How Lloyds Banking Group PLC And Royal Bank of Scotland Group plc Will Shrink

Things have been going well for the UK’s mostly state-owned banks. Both Lloyds (LSE: LLOY) (NYSE: LYG.US) and RBS (LSE: RBS) (NYSE: RBS.US) are benefitting from a healthier-looking economy and riding on the back of a resurgent mortgage market.

It’s likely the upwards momentum will continue, with Lloyds benefitting from the sale of more government shares and RBS’s restructuring delivering improvements to the bottom line.

Both banks are heavily dependent on the UK retail and commercial market: Lloyds especially so, RBS more than it would like since Chancellor George Osborne made it trim the investment bank.

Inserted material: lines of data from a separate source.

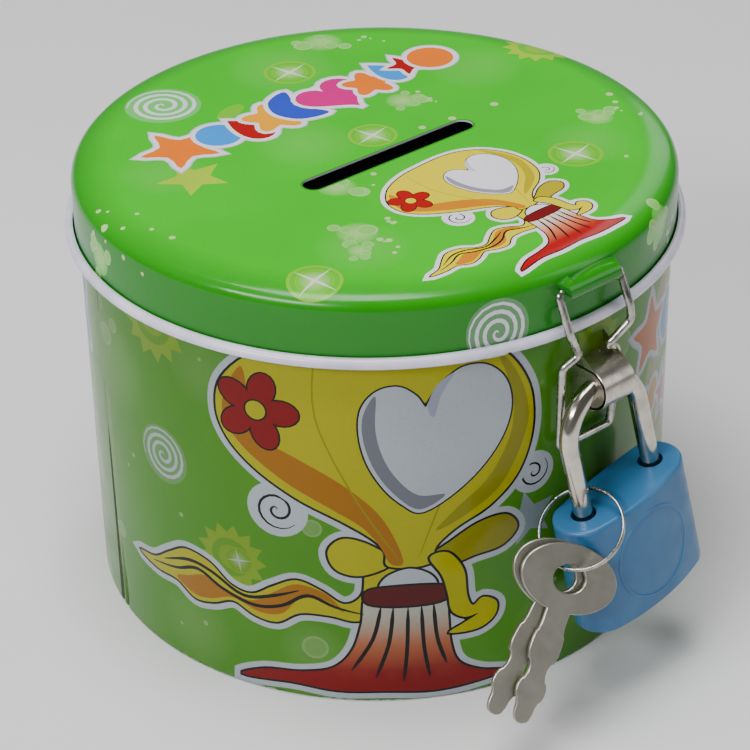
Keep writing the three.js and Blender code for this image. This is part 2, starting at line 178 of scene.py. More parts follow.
# The blade's outline on one side: distance below the bow's middle, half width.
KEY_BLADE = [
    (5.2, 2.1), (8.8, 2.1), (9.5, 2.7), (13.4, 2.7), (14.3, 1.6), (16.6, 1.6), (17.6, 2.6), (19.8, 2.6),
    (20.7, 1.7), (23.1, 1.6), (24.2, 0.8),
]
# Where each key hangs around the ring, and its tip, roll and turn, all in degrees.
KEY_PLACES = {"key_1": (-106, (-22, 30, -19.6)), "key_2": (-118, (-22, 38, -19.6))}

# The camera that was fitted to the photograph.
CAMERA_AIM = Vector((-0.4, 0.4, 32.7))
CAMERA_AZIMUTH = radians(-41.62)
CAMERA_ELEVATION = radians(31.92)
CAMERA_ROLL = radians(-1.034)
CAMERA_DISTANCE = 451.8
CAMERA_LENS = 123.35

# ---------------------------------------------------------------- printing inks


def ink(*screen):
    """A screen colour (red, green, blue from 0 to 255) as a linear colour."""
    return tuple(((c / 255 + 0.055) / 1.055) ** 2.4 if c > 10 else c / 255 / 12.92 for c in screen)


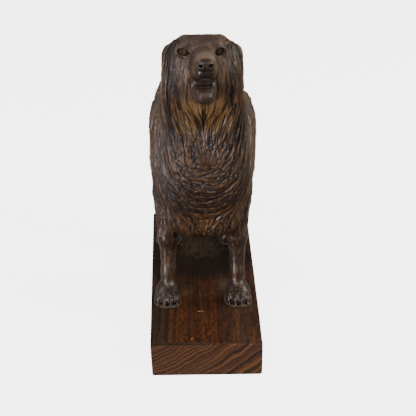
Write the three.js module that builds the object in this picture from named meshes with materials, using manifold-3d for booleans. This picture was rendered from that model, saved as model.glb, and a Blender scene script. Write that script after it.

Both have been forced to pare down their core businesses with EU-mandated sales of branches.


Lloyds plans to float 631 branches under the brand TSB. RBS has found a private equity buyer for its 316 branches. They will be branded William & Glyn’s.

Not much has been said about how this will impact the competitive landscape. The two new banks will have tiny balance sheets in comparison, each having around £1.5bn book value against Lloyds’ £44bn and RBS’s £70bn.

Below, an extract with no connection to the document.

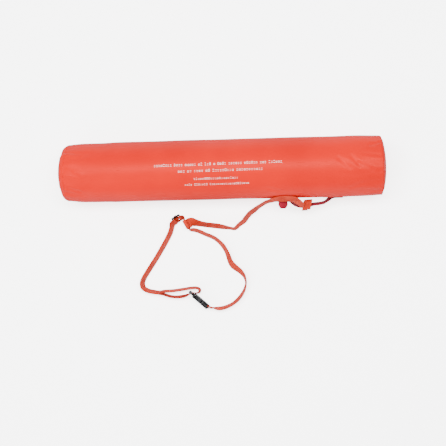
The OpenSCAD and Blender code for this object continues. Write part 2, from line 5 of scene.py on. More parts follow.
import bpy
import bmesh
import numpy as np
from mathutils import Matrix, Vector
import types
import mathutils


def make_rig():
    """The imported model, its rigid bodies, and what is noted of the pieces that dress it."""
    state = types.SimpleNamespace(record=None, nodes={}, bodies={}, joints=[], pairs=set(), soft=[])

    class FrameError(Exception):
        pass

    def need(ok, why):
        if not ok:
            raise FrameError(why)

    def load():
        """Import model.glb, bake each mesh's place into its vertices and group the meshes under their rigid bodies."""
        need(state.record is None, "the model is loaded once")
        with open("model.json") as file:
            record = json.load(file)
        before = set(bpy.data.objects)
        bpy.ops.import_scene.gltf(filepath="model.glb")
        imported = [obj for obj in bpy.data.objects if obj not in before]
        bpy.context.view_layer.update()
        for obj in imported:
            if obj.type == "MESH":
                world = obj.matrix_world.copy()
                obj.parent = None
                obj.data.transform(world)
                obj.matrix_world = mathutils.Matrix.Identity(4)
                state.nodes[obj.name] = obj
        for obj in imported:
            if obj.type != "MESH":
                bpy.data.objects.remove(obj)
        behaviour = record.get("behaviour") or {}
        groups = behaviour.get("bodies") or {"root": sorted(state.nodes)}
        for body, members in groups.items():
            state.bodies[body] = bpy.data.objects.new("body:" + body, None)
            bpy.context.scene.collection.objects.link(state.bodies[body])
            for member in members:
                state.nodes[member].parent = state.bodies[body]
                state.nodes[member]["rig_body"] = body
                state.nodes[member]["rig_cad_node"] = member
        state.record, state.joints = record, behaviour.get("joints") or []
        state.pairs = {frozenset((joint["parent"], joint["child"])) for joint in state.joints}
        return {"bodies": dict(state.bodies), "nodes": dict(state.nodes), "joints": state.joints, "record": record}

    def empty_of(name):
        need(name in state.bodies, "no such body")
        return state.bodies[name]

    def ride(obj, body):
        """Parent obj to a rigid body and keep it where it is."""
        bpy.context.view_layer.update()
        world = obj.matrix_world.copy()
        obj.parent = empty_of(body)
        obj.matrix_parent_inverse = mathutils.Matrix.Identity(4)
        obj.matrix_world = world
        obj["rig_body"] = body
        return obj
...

TSB will have about 4.6m retail customers and William & Glyn’s 1.8m, with 25m staying with Lloyds and 22m with RBS. That may just be big enough to make a difference in the marketplace. The government certainly hopes it will spice up competition.

The smaller branch networks of the two newcomers may prove to be an advantage. Banks have been shrinking their networks, with the internet a cheaper and more efficient delivery mechanism. A recent Reuter’s article quoted the views of ‘senior UK bankers’ that 700-800 would be the optimal number of branches. The newcomers might enjoy a significant cost advantage over lumbering Lloyds and RBS, with their legacy networks of around 2,000 branches each.

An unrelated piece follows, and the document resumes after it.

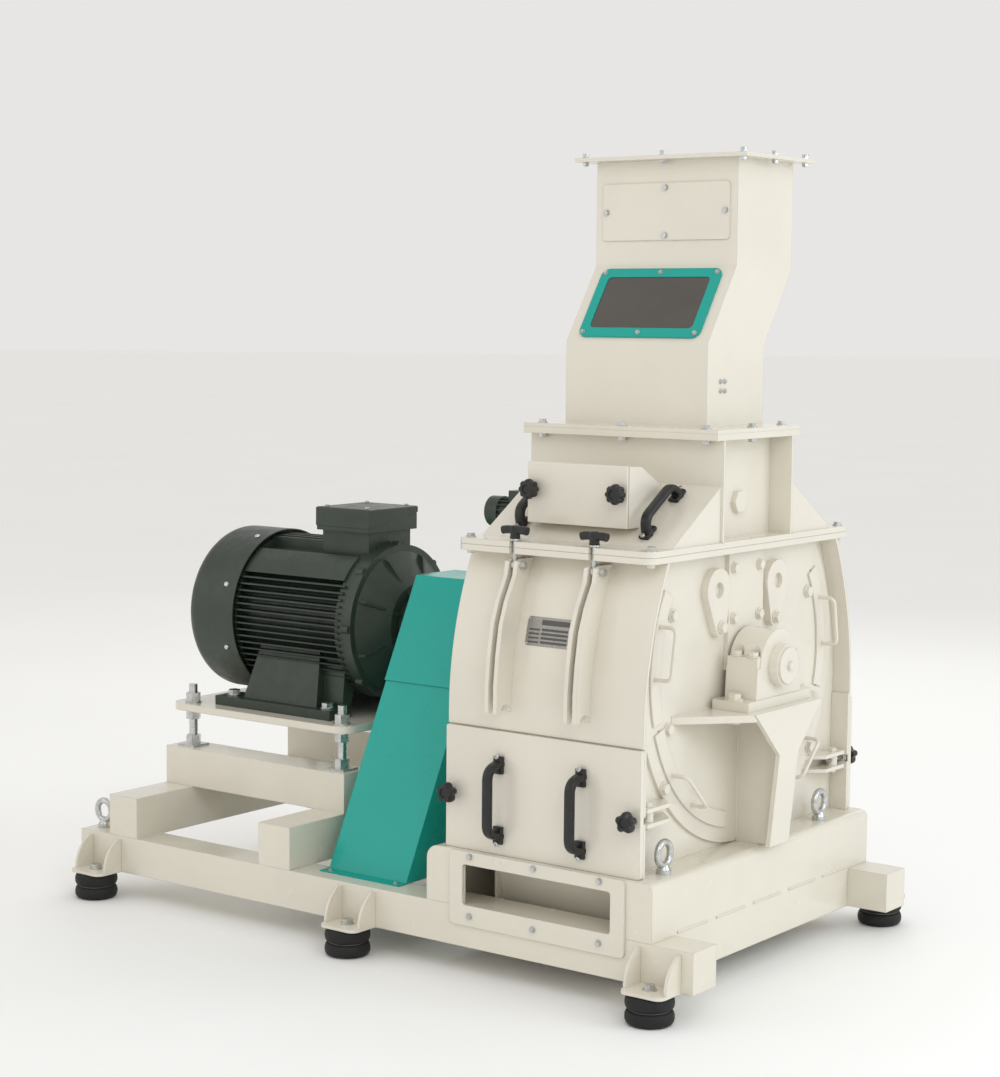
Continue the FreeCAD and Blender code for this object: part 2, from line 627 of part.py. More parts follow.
def make_terminal_box():
    """Box for the supply cable: sloping lid joint, and one open gland at the back."""
    x0, x1 = TERMINAL_X
    y = TERMINAL_Y
    z0, z1 = TERMINAL_Z
    t = 6
    low = [(-y, z0), (y, z0), (y, z0 + 46), (-y, z0 + 12)]
    body = prism("yz", low, x0, x1)
    inner = [(-y + t, z0 + t), (y - t, z0 + t), (y - t, z0 + 60), (-y + t, z0 + 60)]
    body = body.cut(prism("yz", inner, x0 + t, x1 - t))
    gx, gz = GLAND
    gland = hexagon("y", (gx, gz), 38, y, y + 12).fuse(rod("y", (gx, gz), 17, y - t, y + 26))
    body = body.fuse(gland).cut(rod("y", (gx, gz), GLAND_R, y - t - 1, y + 27)).removeSplitter()
    body = drill(body, "z", [((x0 + x1) / 2, 0)], 20, z0 - 1, z0 + t + 1)
    high = [(-y - 2, z0 + 12), (y + 2, z0 + 46.7), (y + 2, z1), (-y - 2, z1)]
    lid = prism("yz", high, x0 - 2, x1 + 2)
    tops = [e for e in lid.Edges if e.BoundBox.ZMin > z1 - 1]
    lid = lid.makeFillet(5, tops)
    hollow = [(-y + t, z0 + 8), (y - t, z0 + 40), (y - t, z1 - t), (-y + t, z1 - t)]
    lid = lid.cut(prism("yz", hollow, x0 + t, x1 - t))
    save("terminal_box", [body, lid])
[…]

The supermarket sector provides an example of how competition might pan out. That’s also a market where demand grows in line with the economy, where competition is based on perceived price and service, and where there’s little difference between different branded products. Tesco has the dominant market share, but it can’t dictate prices. Analysts focus on the market share gains of small players Aldi, Lidl and Waitrose.

I suspect that’s the role that TSB and William & Glyn’s will play in the banking market. Harrying the established incumbents, they’ll ensure that UK banking is never again as profitable as it once was.

Lloyds and RBS shareholders can anticipate some upside yet, but the opportunity for growth is limited.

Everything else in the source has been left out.